= Artaani (historical region) =

Historical Georgian province

Artaani is a historical Georgian province on the territory of modern Turkey's Ardahan Province. It is traditionally divided in two sub-provinces of Lower Artaani and Upper Artaani respectively corresponding to left and right banks of Mtkvari river. According to the medieval chronicler Leonti Mroveli the fortified city of Artaani was built by legendary ethnarch Javakhos. Later Pharnavaz I of Iberia founded the Saeristavo of Tsunda which came to include Artaani among with the provinces of Kola and Erusheti. During the 12th and 13th centuries the dukes of Artaani had the title of Monapire (ruler of the borderlands, Margrave). Later part of Samtskhe-Saatabago Artaani was annexed by the Ottomans in the 16th century.

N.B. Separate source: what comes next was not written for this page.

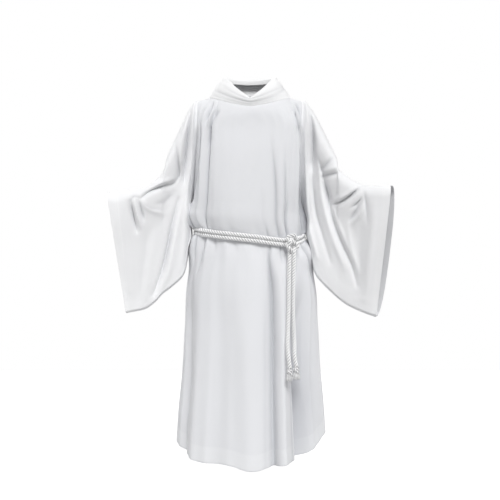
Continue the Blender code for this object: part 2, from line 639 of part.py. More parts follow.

Divided into two parts, lesser part of the region entered Kars Eyalet while the greater part entered Childir Eyalet. Parakani was the major city of Greater Artaani at that time. After the Russo-Turkish war of 1877–1878 Artaani became part of the Russian Empire in accordance with the treaty of San Stefano. In 1918 it was occupied by Turkey but in 1919 Georgian forces led by general Giorgi Kvinitadze took its control. Kars treaty of 1921 ceded Artaani to Turkey after the sovietization of Georgia.